[CAD and scene scripts]
-- begin --
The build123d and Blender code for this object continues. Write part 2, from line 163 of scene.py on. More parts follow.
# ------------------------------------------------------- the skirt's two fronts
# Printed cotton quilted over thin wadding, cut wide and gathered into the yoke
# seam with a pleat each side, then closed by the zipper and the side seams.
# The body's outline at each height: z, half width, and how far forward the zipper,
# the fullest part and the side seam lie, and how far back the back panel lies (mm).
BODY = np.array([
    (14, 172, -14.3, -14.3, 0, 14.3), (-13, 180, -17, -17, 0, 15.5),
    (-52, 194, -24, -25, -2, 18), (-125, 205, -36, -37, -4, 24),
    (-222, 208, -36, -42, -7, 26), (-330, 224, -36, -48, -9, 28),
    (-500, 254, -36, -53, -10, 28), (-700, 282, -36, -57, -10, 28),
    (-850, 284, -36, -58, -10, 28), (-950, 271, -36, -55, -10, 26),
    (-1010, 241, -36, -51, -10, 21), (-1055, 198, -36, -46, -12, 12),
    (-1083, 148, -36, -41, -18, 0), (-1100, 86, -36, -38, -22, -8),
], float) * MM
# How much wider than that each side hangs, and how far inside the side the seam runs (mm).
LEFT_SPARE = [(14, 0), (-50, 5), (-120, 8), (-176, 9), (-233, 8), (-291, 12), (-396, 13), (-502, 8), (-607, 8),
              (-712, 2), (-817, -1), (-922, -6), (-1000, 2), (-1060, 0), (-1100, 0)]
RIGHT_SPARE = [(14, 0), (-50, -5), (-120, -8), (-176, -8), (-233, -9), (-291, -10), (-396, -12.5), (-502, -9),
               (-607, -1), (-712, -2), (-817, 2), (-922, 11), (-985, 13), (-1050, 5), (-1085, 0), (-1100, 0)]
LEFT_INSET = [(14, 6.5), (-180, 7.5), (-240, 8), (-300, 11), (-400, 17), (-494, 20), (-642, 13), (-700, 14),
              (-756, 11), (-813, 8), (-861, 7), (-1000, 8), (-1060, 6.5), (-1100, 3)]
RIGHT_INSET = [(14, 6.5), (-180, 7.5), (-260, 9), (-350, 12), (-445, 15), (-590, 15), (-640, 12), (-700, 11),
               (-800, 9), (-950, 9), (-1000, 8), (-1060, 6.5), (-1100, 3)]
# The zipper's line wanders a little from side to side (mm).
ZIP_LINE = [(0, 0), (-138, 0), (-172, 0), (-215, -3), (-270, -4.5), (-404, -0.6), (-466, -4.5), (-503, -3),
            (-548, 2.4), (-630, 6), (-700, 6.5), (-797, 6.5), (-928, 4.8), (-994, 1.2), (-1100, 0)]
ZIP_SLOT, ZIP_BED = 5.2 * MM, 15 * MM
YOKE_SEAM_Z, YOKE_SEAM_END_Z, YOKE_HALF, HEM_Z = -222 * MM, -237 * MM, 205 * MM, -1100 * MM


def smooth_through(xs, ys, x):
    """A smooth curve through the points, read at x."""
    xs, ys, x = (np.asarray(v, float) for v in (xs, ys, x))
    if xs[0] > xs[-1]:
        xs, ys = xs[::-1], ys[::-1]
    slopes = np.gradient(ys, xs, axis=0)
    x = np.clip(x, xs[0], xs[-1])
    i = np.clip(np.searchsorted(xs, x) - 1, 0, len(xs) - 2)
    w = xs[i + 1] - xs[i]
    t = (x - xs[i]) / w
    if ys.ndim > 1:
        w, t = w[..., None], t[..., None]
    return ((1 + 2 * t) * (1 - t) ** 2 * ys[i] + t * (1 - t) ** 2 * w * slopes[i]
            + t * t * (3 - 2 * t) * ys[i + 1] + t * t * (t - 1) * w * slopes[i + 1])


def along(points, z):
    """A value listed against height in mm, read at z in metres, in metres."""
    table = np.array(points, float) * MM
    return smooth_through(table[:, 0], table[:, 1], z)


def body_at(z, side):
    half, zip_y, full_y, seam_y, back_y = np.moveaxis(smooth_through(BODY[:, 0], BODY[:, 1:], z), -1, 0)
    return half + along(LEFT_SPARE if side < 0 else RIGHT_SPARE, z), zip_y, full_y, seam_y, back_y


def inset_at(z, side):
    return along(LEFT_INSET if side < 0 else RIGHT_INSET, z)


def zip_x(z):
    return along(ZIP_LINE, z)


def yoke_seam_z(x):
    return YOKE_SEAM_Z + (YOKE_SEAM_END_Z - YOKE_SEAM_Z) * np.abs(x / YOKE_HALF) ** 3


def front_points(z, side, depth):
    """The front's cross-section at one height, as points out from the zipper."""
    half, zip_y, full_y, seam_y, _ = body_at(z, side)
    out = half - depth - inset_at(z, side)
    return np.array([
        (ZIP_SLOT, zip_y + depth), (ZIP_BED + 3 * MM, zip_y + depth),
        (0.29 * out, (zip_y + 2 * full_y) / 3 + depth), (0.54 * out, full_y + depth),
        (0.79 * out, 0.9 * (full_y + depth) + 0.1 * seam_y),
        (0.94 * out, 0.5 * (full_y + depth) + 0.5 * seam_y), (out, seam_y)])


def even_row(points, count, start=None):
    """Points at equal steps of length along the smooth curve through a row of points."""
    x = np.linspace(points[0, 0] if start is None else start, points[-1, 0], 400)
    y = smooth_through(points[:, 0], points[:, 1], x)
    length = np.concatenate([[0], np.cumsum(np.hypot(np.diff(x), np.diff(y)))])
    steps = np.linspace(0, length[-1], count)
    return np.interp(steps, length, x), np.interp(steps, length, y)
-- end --
-- begin --
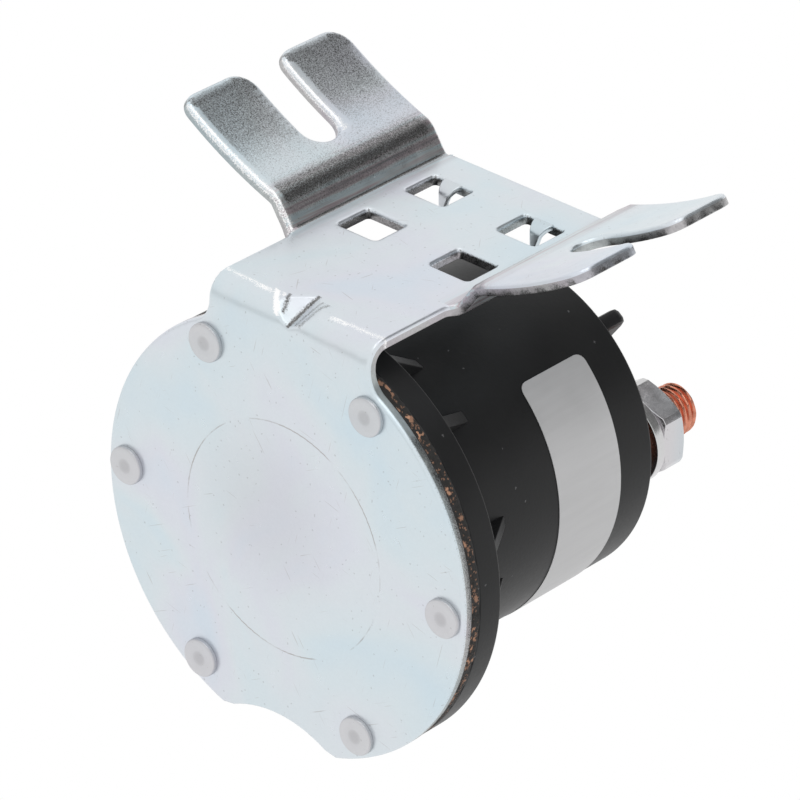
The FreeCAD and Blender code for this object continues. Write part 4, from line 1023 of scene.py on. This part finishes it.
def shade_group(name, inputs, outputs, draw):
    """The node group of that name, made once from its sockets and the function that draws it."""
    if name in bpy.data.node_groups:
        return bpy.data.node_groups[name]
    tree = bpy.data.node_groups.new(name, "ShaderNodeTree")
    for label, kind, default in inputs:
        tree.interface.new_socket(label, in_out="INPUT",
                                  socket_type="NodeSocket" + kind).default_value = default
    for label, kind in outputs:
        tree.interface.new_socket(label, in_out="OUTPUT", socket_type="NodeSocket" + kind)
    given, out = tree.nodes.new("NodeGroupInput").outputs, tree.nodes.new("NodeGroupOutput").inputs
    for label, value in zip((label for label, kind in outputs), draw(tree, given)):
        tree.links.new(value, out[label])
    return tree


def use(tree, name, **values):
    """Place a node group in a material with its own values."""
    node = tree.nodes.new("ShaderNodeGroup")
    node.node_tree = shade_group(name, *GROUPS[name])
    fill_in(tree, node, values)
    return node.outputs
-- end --
• **TO DO**
Among the records above, extract exactly the lines from the line with "The FreeCAD and" to the line with "return node.outputs", both lines included, and leave out the rest.

• **RESPONSE TO THE TASK**
The FreeCAD and Blender code for this object continues. Write part 4, from line 1023 of scene.py on. This part finishes it.
def shade_group(name, inputs, outputs, draw):
    """The node group of that name, made once from its sockets and the function that draws it."""
    if name in bpy.data.node_groups:
        return bpy.data.node_groups[name]
    tree = bpy.data.node_groups.new(name, "ShaderNodeTree")
    for label, kind, default in inputs:
        tree.interface.new_socket(label, in_out="INPUT",
                                  socket_type="NodeSocket" + kind).default_value = default
    for label, kind in outputs:
        tree.interface.new_socket(label, in_out="OUTPUT", socket_type="NodeSocket" + kind)
    given, out = tree.nodes.new("NodeGroupInput").outputs, tree.nodes.new("NodeGroupOutput").inputs
    for label, value in zip((label for label, kind in outputs), draw(tree, given)):
        tree.links.new(value, out[label])
    return tree


def use(tree, name, **values):
    """Place a node group in a material with its own values."""
    node = tree.nodes.new("ShaderNodeGroup")
    node.node_tree = shade_group(name, *GROUPS[name])
    fill_in(tree, node, values)
    return node.outputs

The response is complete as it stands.